Por otra parte, es cierto que hubo un Ville de Paris que se hundió. Se trataba del buque insignia del conde de Grasse, almirante francés que defendió a los norteamericanos en su guerra de la Independencia y fue capturado por los británicos en la batalla de los Santos en abril de 1782. Luego, trasladado el buque a Inglaterra, se hundió en medio del Atlántico tras una fuerte turbonada.
Sin embargo el Ville de Paris que trasladó a Inglaterra a Collingwood era otro: un navío de tres puentes y 110 cañones, diseñado por Sir John Henslow que fue botado el 17 de julio de 1795 en los astilleros Chatham, y al que se dio el mismo nombre que su predecesor. "El Ville de Paris II" fue retirado del servicio en 1824 y desguazado en 1845.
Por último hay otra cuestión discutible, ¿habitó realmente Collingwood la casa del Fonduco?

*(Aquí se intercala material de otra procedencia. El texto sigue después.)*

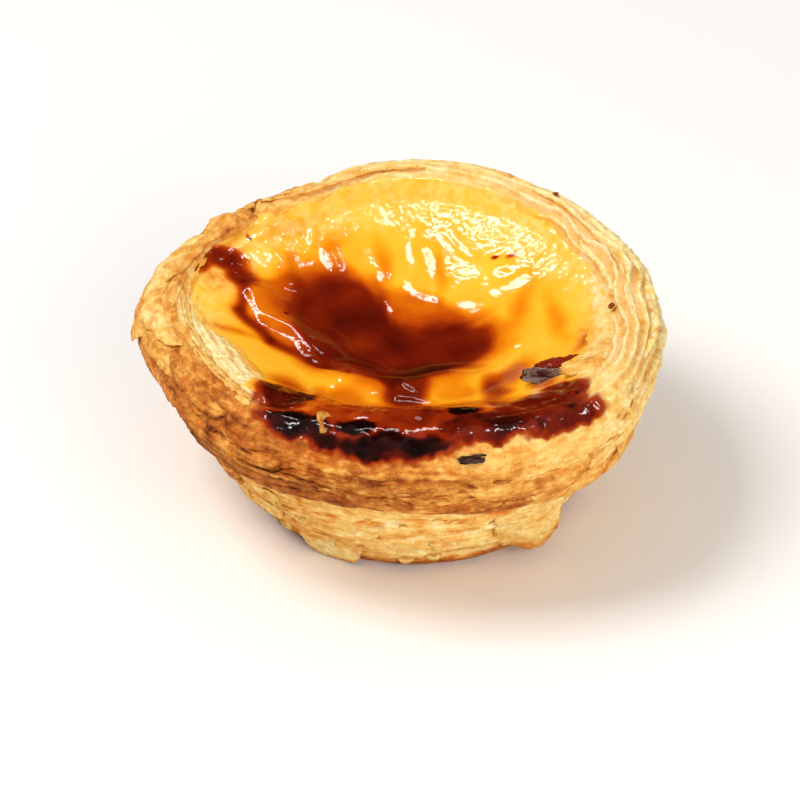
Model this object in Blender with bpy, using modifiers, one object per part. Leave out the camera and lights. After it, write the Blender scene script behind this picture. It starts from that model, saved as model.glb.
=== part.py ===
"""A Portuguese custard tart: a flaky pastry case and its sunken baked custard.

The case is a turned profile: a cup that the tin shaped, a band that rose over
the tin's lip and swelled outwards, a rounded rim, and the hollow that the
custard fills. Baking leaves it uneven, so one function moves every turned
point the same way in the case and in the custard, and the two stay nested.

The origin is the middle of the flat underside. +Z is up, -Y is the side with
the scorched rim, and lengths are in metres.
"""

import math

import bpy
import numpy as np

MM = 0.001

# Driving dimensions
BASE_RADIUS = 23.2 * MM
BASE_THICKNESS = 3.0 * MM
LIP_RADIUS = 33.9 * MM
LIP_HEIGHT = 18.4 * MM
BAND_RADIUS = 38.6 * MM
BAND_HEIGHT = 26.0 * MM
RIM_RADIUS = 35.0 * MM
RIM_HEIGHT = 31.7 * MM
CUSTARD_RADIUS = 31.6 * MM
CUSTARD_HEIGHT = 29.6 * MM
CUSTARD_DEPTH = 9.3 * MM
CONTACT_GAP = 0.3 * MM

# How the oven left it uneven
RIM_TILT = 2.6 * MM
RIM_HIGH_SIDE = math.radians(74)
OVAL = 0.004
BASE_SHIFT = 1.6 * MM
# Each swelling or dent: how far outwards, at which angle, how wide in radians
SWELLINGS = (
    (2.5 * MM, math.radians(-42), 0.50),
    (-0.9 * MM, math.radians(-4), 0.35),
    (-1.4 * MM, math.radians(30), 0.42),
    (-1.0 * MM, math.radians(116), 0.28),
    (-1.4 * MM, math.radians(136), 0.40),
    (0.6 * MM, math.radians(174), 0.25),
    (-1.2 * MM, math.radians(210), 0.34),
)
# The band hangs lower over the lip here: how far, at which angle, how wide in radians
DROOP = (2.8 * MM, math.radians(-50), 0.50)
# The scorched front puffed up behind the rim: how far, at which angle, how wide in radians
PUFF = (4.4 * MM, math.radians(-88), math.radians(50))
# The radii where that hump starts, stands highest and ends, and the heights between which
# it fades in, so that only the top of the custard and the rim rise
PUFF_RADII = (15.0 * MM, 28.5 * MM, 38.0 * MM)
PUFF_LEVELS = (19.0 * MM, 23.0 * MM)
# Each ripple: waves round the tart, height, phase
RIPPLES = ((5, 0.28 * MM, 0.7), (8, 0.22 * MM, 2.1), (13, 0.14 * MM, 4.4))

# The fold that the sinking custard left in front of its deepest point
FOLD_DISTANCE = 11.0 * MM
FOLD_HEIGHT = 3.2 * MM
FOLD_WIDTH = 4.8 * MM
DEEPEST = (0.5 * MM, 1.0 * MM)

CASE_SEGMENTS = 84
CUSTARD_SEGMENTS = 72
CUSTARD_RINGS = 15


def smooth_step(low, high, value):
    """0 below low, 1 above high, and an S curve in between. low may be the larger one."""
    share = np.clip((value - low) / (high - low), 0.0, 1.0)
    return share * share * (3.0 - 2.0 * share)


def bump(angle, centre, width):
    """A bell of height 1 round the tart, centred on an angle, in radians."""
    apart = np.angle(np.exp(1j * (angle - centre)))
    return np.exp(-((apart / width) ** 2))


def remove_all_objects():
    for obj in list(bpy.data.objects):
        bpy.data.objects.remove(obj, do_unlink=True)


def make_material(name, colour, roughness):
    material = bpy.data.materials.new(name)
    material.use_nodes = True
    shader = material.node_tree.nodes["Principled BSDF"]
    shader.inputs["Base Color"].default_value = (*colour, 1.0)
    shader.inputs["Roughness"].default_value = roughness
    shader.inputs["Metallic"].default_value = 0.0
    return material


def turned(name, profile, segments, collection):
    """Turns (radius, height) pairs round Z. The outer side runs from top to bottom."""
    outline = bpy.data.meshes.new(name + "_profile")
    outline.from_pydata(
        [(radius, 0.0, height) for radius, height in profile],
        [(i, i + 1) for i in range(len(profile) - 1)],
        [],
    )
    source = bpy.data.objects.new(name + "_profile", outline)
    collection.objects.link(source)
    screw = source.modifiers.new("Turn", "SCREW")
    screw.axis = "Z"
    screw.steps = segments
    screw.render_steps = segments
    screw.use_merge_vertices = True
    screw.merge_threshold = 0.00001
    depsgraph = bpy.context.evaluated_depsgraph_get()
    mesh = bpy.data.meshes.new_from_object(source.evaluated_get(depsgraph))
    bpy.data.objects.remove(source, do_unlink=True)
    obj = bpy.data.objects.new(name, mesh)
    collection.objects.link(obj)
    return obj


def read_points(obj):
    points = np.empty(len(obj.data.vertices) * 3, np.float32)
    obj.data.vertices.foreach_get("co", points)
    return points.reshape(-1, 3).astype(float)


def write_points(obj, points):
    obj.data.vertices.foreach_set("co", points.astype(np.float32).ravel())
    obj.data.update()


def bake_unevenly(points):
    """Moves turned points as the oven did: above the tin's lip the pastry leans, swells
    and ripples freely, and below it the cup only narrows to a base that sits off centre.
    The band hangs over the lip, lowest at the front right, and the front puffs up."""
    x, y, z = points.T
    angle = np.arctan2(y, x)
    radius = np.hypot(x, y)
    free = smooth_step(LIP_HEIGHT - 0.5 * MM, LIP_HEIGHT + 3.5 * MM, z)
    outer = smooth_step(0.5 * RIM_RADIUS, RIM_RADIUS, radius)
    rise, centre, width = PUFF
    start, top, end = PUFF_RADII
    hump = smooth_step(start, top, radius) * smooth_step(end, top, radius)
    puff = rise * bump(angle, centre, width) * hump * smooth_step(*PUFF_LEVELS, z)
    swell = OVAL * radius * np.cos(2 * angle)
    for height, centre, width in SWELLINGS:
        swell += height * bump(angle, centre, width) * outer
    for waves, height, phase in RIPPLES:
        swell += height * np.sin(waves * angle + phase) * outer
    radius = radius + swell * (0.25 + 0.75 * free)
    moved = np.stack([radius * np.cos(angle), radius * np.sin(angle), z], axis=1)
    low = 1.0 - smooth_step(0.0, LIP_HEIGHT, z)
    moved[:, 0] += BASE_SHIFT * (low - 1.0)
    tilt = RIM_TILT * radius / RIM_RADIUS * np.cos(angle - RIM_HIGH_SIDE)
    moved[:, 2] += tilt * smooth_step(LIP_HEIGHT, RIM_HEIGHT, z) + puff
    drop, centre, width = DROOP
    near_lip = smooth_step(0.4 * LIP_HEIGHT, LIP_HEIGHT, z)
    near_lip *= 1.0 - smooth_step(LIP_HEIGHT, BAND_HEIGHT, z)
    moved[:, 2] -= drop * bump(angle, centre, width) * near_lip * outer
    return moved


def custard_dip(x, y):
    """How far the custard has sunk below its edge, at points of the plan: a bowl that is
    deepest near the middle, less the curved fold that stands in front of that."""
    across = np.hypot(x - DEEPEST[0], y - DEEPEST[1]) / CUSTARD_RADIUS
    bowl = CUSTARD_DEPTH * np.clip(1.0 - across**1.6, 0.0, 1.0)
    along = np.arctan2(-y, x)
    front = smooth_step(0.15, 0.9, np.sin(along))
    fold = np.exp(-(((np.hypot(x, y) - FOLD_DISTANCE) / FOLD_WIDTH) ** 2))
    return bowl - FOLD_HEIGHT * front * fold


def build_case(collection):
    """The pastry case: hollow first, up its inside, over the rim, and down its outside."""
    inside = [
        (0.0, BASE_THICKNESS),
        (0.87 * BASE_RADIUS, BASE_THICKNESS),
        (1.00 * BASE_RADIUS, BASE_THICKNESS + 1.7 * MM),
        (26.6 * MM, 12.0 * MM),
        (29.0 * MM, 20.0 * MM),
        (CUSTARD_RADIUS - 0.7 * MM, 26.6 * MM),
        (CUSTARD_RADIUS, CUSTARD_HEIGHT),
    ]
    rim = [
        (32.5 * MM, RIM_HEIGHT - 1.1 * MM),
        (33.6 * MM, RIM_HEIGHT - 0.3 * MM),
        (RIM_RADIUS, RIM_HEIGHT),
        (36.6 * MM, RIM_HEIGHT - 0.7 * MM),
        (37.8 * MM, RIM_HEIGHT - 2.2 * MM),
    ]
    band = [
        (BAND_RADIUS, BAND_HEIGHT + 1.6 * MM),
        (BAND_RADIUS - 0.5 * MM, BAND_HEIGHT - 1.4 * MM),
        (BAND_RADIUS - 1.7 * MM, LIP_HEIGHT + 3.0 * MM),
        (BAND_RADIUS - 3.1 * MM, LIP_HEIGHT + 0.9 * MM),
        (LIP_RADIUS, LIP_HEIGHT),
    ]
    cup = [
        (LIP_RADIUS - 0.6 * MM, LIP_HEIGHT - 1.4 * MM),
        (31.3 * MM, 12.4 * MM),
        (28.4 * MM, 7.0 * MM),
        (25.7 * MM, 3.2 * MM),
        (BASE_RADIUS + 1.4 * MM, 1.0 * MM),
        (BASE_RADIUS, 0.0),
        (0.0, 0.0),
    ]
    case = turned("pastry_case", inside + rim + band + cup, CASE_SEGMENTS, collection)
    write_points(case, bake_unevenly(read_points(case)))
    case.data.materials.append(make_material("baked_pastry", (0.72, 0.42, 0.16), 0.6))
    return case


def build_custard(collection):
    """The custard: a sunken top out to its edge, and sides that follow the hollow."""
    edge = CUSTARD_RADIUS - CONTACT_GAP
    top = [
        (edge * ring / CUSTARD_RINGS, CUSTARD_HEIGHT) for ring in range(CUSTARD_RINGS + 1)
    ]
    sides = [
        (CUSTARD_RADIUS - 0.7 * MM - CONTACT_GAP, 26.6 * MM),
        (29.0 * MM - CONTACT_GAP, 20.0 * MM),
        (26.6 * MM - CONTACT_GAP, 12.0 * MM),
        (BASE_RADIUS - CONTACT_GAP, BASE_THICKNESS + 1.7 * MM + CONTACT_GAP),
        (0.87 * BASE_RADIUS - CONTACT_GAP, BASE_THICKNESS + CONTACT_GAP),
        (0.0, BASE_THICKNESS + CONTACT_GAP),
    ]
    custard = turned("custard", top + sides, CUSTARD_SEGMENTS, collection)
    points = read_points(custard)
    on_top = points[:, 2] > CUSTARD_HEIGHT - 0.01 * MM
    dip = np.where(on_top, custard_dip(points[:, 0], points[:, 1]), 0.0)
    moved = bake_unevenly(points)
    moved[:, 2] -= dip
    write_points(custard, moved)
    custard.data.materials.append(make_material("custard", (0.85, 0.45, 0.03), 0.2))
    return custard


def main():
    remove_all_objects()
    tart = bpy.data.collections.new("portuguese_custard_tart")
    bpy.context.scene.collection.children.link(tart)
    for part in (build_case(tart), build_custard(tart)):
        part.data.shade_smooth()
        part.data.set_sharp_from_angle(angle=math.radians(60))


main()
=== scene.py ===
"""Looks of a Portuguese custard tart: its flaky case, its baked custard and what lies on them.

Every size is in millimetres until a mesh is made. Shapes are first worked out on a plan that
is round: its origin is the axis of the tin, +Y is the back, and a point is given by its angle
round the tart and its radius. The oven then moves every point as it moved the CAD model's, so
the pieces fit where the model's own solids are.
"""

import itertools
import logging
import math
from dataclasses import dataclass, field
from enum import Enum

import bpy
import numpy as np
from mathutils import Euler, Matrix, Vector


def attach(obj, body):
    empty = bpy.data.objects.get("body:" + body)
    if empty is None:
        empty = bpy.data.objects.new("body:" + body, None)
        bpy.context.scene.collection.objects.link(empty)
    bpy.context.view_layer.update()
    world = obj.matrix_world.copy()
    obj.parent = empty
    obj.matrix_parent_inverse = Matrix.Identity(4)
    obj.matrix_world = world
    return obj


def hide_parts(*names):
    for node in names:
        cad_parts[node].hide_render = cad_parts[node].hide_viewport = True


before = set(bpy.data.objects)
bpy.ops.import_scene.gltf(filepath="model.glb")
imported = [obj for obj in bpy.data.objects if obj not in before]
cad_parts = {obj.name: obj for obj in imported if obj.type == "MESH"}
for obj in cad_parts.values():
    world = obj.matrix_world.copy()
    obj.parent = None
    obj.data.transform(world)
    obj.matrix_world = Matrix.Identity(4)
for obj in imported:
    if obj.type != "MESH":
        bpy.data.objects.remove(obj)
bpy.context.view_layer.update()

MM = 0.001
BODY = "root"
Array = np.ndarray
Stops = tuple[tuple[float, tuple[float, float, float]], ...]
Marks = dict[str, Array]
Pairs = tuple[tuple[float, float], ...]

log = logging.getLogger("custard_tart")


# --------------------------------------------------------------------------------------
# Curves and relief, worked out as whole arrays
# --------------------------------------------------------------------------------------


def smooth_step(low: float, high: float, value: Array) -> Array:
    """An S curve: 0 below low, 1 above high. low may be the larger of the two.

    Args:
        low: Where the curve leaves 0.
        high: Where the curve reaches 1.
        value: Any array.

    Returns:
        An array of the same shape, from 0 to 1.
    """
    share = np.clip((value - low) / (high - low), 0.0, 1.0)
    return share * share * (3.0 - 2.0 * share)


def bell(angle: Array, centre: float, width: float) -> Array:
    """A bell of height 1 round the tart: exp(-(distance / width)²), the distance on the circle.

    Args:
        angle: Angles in radians.
        centre: The bell's middle, in radians.
        width: Its half width, in radians.

    Returns:
        The bell's height at each angle.
    """
    apart = np.angle(np.exp(1j * (angle - centre)))
    return np.exp(-((apart / width) ** 2))


def soft_maximum(*tones: Array) -> Array:
    """The largest tone, rounded where two cross: the fifth root of the sum of fifth powers."""
    return sum(np.clip(tone, 0.0, None) ** 5 for tone in tones) ** 0.2


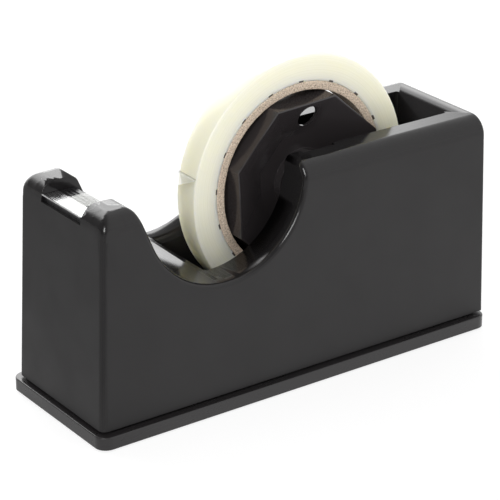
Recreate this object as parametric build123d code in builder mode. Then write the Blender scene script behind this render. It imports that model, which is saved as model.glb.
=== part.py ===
"""Heavy desk tape dispenser for 66 m rolls on a 76 mm core.

Millimetres, +Z up. X runs along the dispenser with the cutter at -X, Y across it.
The origin is the middle of the base, on the surface that the dispenser stands on.
"Left" is -Y and "right" is +Y, as seen from behind, looking towards the cutter.
"""

from build123d import *
from math import cos, radians, sin, tan
import os

os.makedirs("parts", exist_ok=True)

# ---- Driving dimensions -------------------------------------------------------

# base
base_length = 197.0
base_width = 70.0
base_bottom = 0.6  # the rubber pads lift the base by this much
flange_top = 6.0
base_top = 7.2  # top of the plinth that the housing stands on
base_floor = 3.6  # inside floor, where the weights stand
base_corner = 5.0

# housing: a drafted block, wider at the bottom
body_top = 96.0
top_trim = 0.06  # the rounds are made this much higher, then the flat tops are cut to height
front_bottom = -96.4
front_top = -92.5
rear_bottom = 98.2
rear_top = 96.4
half_width_bottom = 32.2
half_width_top = 30.7
skin = 2.5
top_round = 8.0
corner_round = 3.0
rear_round = 1.5
rim_round = 2.0

# finger dip between the cutter and the roll
dip_x = -35.0
dip_z = 92.7
dip_radius = 37.3
dip_lean = 23.2  # degrees that the cutter side of the dip leans from upright
cutter_shoulder = 5.0
roll_shoulder = 3.3

# well that the roll turns in
well_front = -37.0
well_rear = 87.0
well_half_width = 16.5
well_floor = 22.0
well_skin = 2.2

# axle, its bearing blocks and the two channels that they drop into
axle_x = 18.2
axle_z = 78.7
axle_radius = 3.0
axle_half_length = 18.0
block_radius = 8.0
block_inner_face = 12.8
block_outer_face = 18.3
channel_radius = 8.06
channel_half_span = 18.6

# roll of tape
core_inner = 38.1
core_outer = 41.6
roll_outer = 53.0
tape_half_width = 6.0

# hub: two octagonal halves, 25 mm wide together
hub_half_width = 12.5
hub_corner = 38.0  # radius to the corners of the octagon
hub_turn = 25.5  # degrees from +X to the first corner
hub_wall = 2.2  # measured at the corners
hub_web = 2.0
lip_corner = 37.2
web_corner = 21.7
web_face = 6.2
boss_radius = 13.4
boss_face = 10.0
neck_radius = 5.0
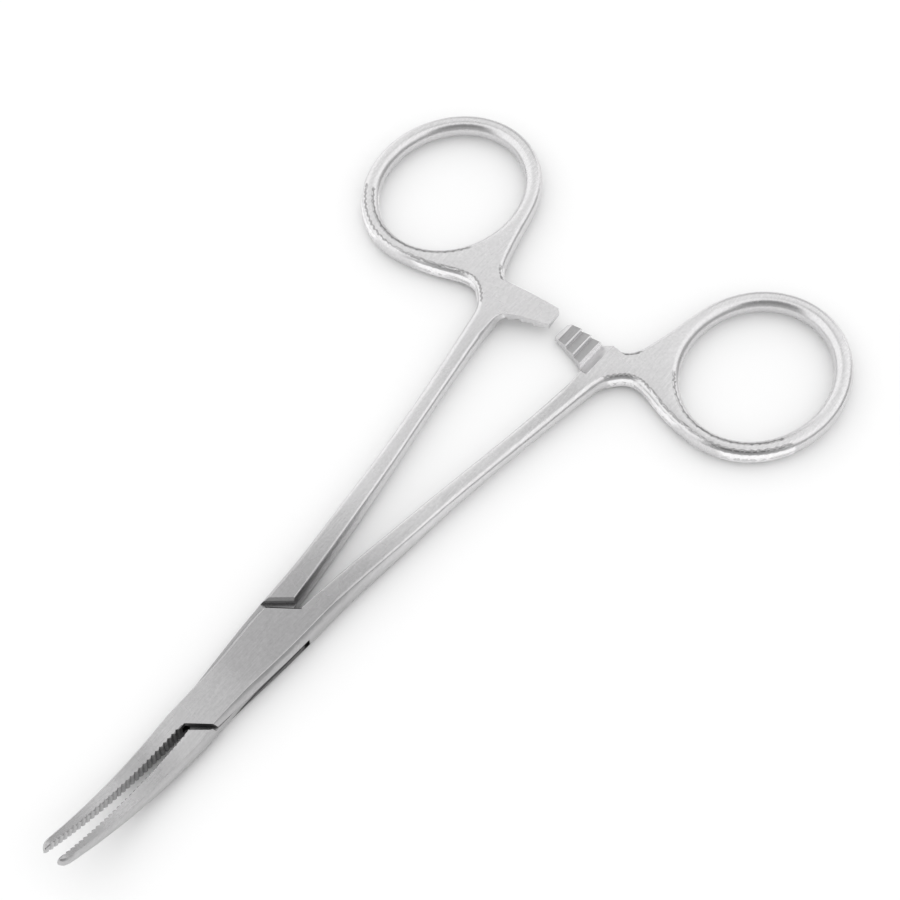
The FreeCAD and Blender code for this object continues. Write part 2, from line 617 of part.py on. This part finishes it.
box_bore = pivot_cylinder("box_bore", "sizes.pin_diameter / 2")
tongue_bore = pivot_cylinder("tongue_bore", "sizes.pin_diameter / 2 + sizes.pin_clearance")
female_half = combine("Cut", "female_half", bevelled, box_bore)
male_half = combine("Cut", "male_half", tongued, tongue_bore)

# The pin fills the bores and is ground flush with the box.
pivot_pin = doc.addObject("Part::Cylinder", "pivot_pin")
pivot_pin.setExpression("Radius", "sizes.pin_diameter / 2")
pivot_pin.setExpression("Height", "sizes.lock_thickness")

# As it lies: each half turned a little from closed, the box's underside at zero height.
rest = size("rest_angle")
lift = Vector(0, 0, size("lock_thickness") / 2)
female_half.Placement = FreeCAD.Placement(lift, FreeCAD.Rotation(Vector(0, 0, 1), -rest))
male_half.Placement = FreeCAD.Placement(lift, FreeCAD.Rotation(Vector(0, 0, 1), rest))
doc.recompute()

for item in doc.Objects:
    if "Invalid" in item.State or "Error" in item.State:
        raise RuntimeError("%s did not recompute: %s" % (item.Name, item.State))
    if hasattr(item, "Shape") and (item.Shape.isNull() or not item.Shape.isValid()):
        raise RuntimeError("%s has no valid shape" % item.Name)

os.makedirs("parts", exist_ok=True)
for node in (female_half, male_half, pivot_pin):
    node.Label = node.Name
    if len(node.Shape.Solids) != 1:
        raise RuntimeError("%s has %d solids" % (node.Name, len(node.Shape.Solids)))
    node.Shape.exportStep("parts/%s.step" % node.Label)
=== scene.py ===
"""Curved box-lock hemostat forceps, lying slightly open on a white table in a light tent."""
import bpy
import math
from mathutils import Matrix, Vector

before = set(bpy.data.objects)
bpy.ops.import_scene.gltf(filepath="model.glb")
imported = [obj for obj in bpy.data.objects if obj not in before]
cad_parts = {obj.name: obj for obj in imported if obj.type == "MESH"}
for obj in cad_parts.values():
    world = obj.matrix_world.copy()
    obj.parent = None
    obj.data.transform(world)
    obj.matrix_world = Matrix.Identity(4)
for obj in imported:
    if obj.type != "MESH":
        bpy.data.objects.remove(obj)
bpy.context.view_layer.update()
scene = bpy.context.scene
scene.view_settings.view_transform = "Standard"
MM = 0.001

# The forgings. Each half is drop-forged stainless steel, ground flat above and below, with
# swelling sides. The solids come from the frame; here their triangles are joined so that
# swelling sides and rounded rings shade smoothly and ground edges stay crisp.
CREASE = math.radians(32)
WELD = 0.002 * MM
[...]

El único testimonio existente es un plano del puerto de Mahón supuestamente dibujado en 1813, cuyo presunto autor escribió sobre la planta del edificio: "Collingwood house". ¿Es auténtico ese plano publicado hace muchos años en la Revista de Menorca? ¿O es fruto de la elucubración calenturienta de aquellos tertulianos de antaño que se pasaban horas y horas discutiendo sobre el emplazamiento de la tumba de Kane?
Lo digo porque la norma entre los almirantes y capitanes de buque cuando atracaban en un puerto era que no se alojaban sino en su camarote y no salían salvo por circunstancias especiales y hay razones de peso para ello, allí estaban sus recuerdos, sus comodidades, los cuadros de su familia, sus papeles, su mesa de despacho y sus sirvientes. Un ambiente mucho más cálido que la fría habitación de un hotel o la de invitados en alguna casa principal de la localidad. Mi amiga Virginia, que es hija de capitán mercante con mando en petrolero, me contaba que en los viajes que acompañó a su padre éste NUNCA se alojó en hoteles, siempre permaneció en el camarote y que esto era y sigue siendo tradición entre los capitanes de barco.
Se trata desde luego de una especulación; una conjetura, pero alimenta la idea de que quizás nunca Collingwood se hospedó en la casa del Fonduco.
Ni Nelson en Golden Farm, claro, y mucho menos con su amante.
Por último dice el Sr. Caules que la tradición naval asegura que el alma de un marinero muerto en el mar regresa al puerto de donde partió. Qué bonito. Me encantaría que en alguna noche de tramontana se me apareciera el Almirante. Así podría comprobar si los botones de su casaca eran dorados como debían ser y si en los alamares llevaba las dos estrellas de vicealmirante, con cuyos datos escribiría un tratado sobre la nueva uniformidad de la Royal Navy que se renovó por aquellas fechas y que llenó los bolsillos de muchos sastres de Mahón.
Renovar los uniformes de la Marina en pleno gasto de la campaña contra Napoleón, ¡eso es poderío! Y sin que interviniera para nada el Bigotes.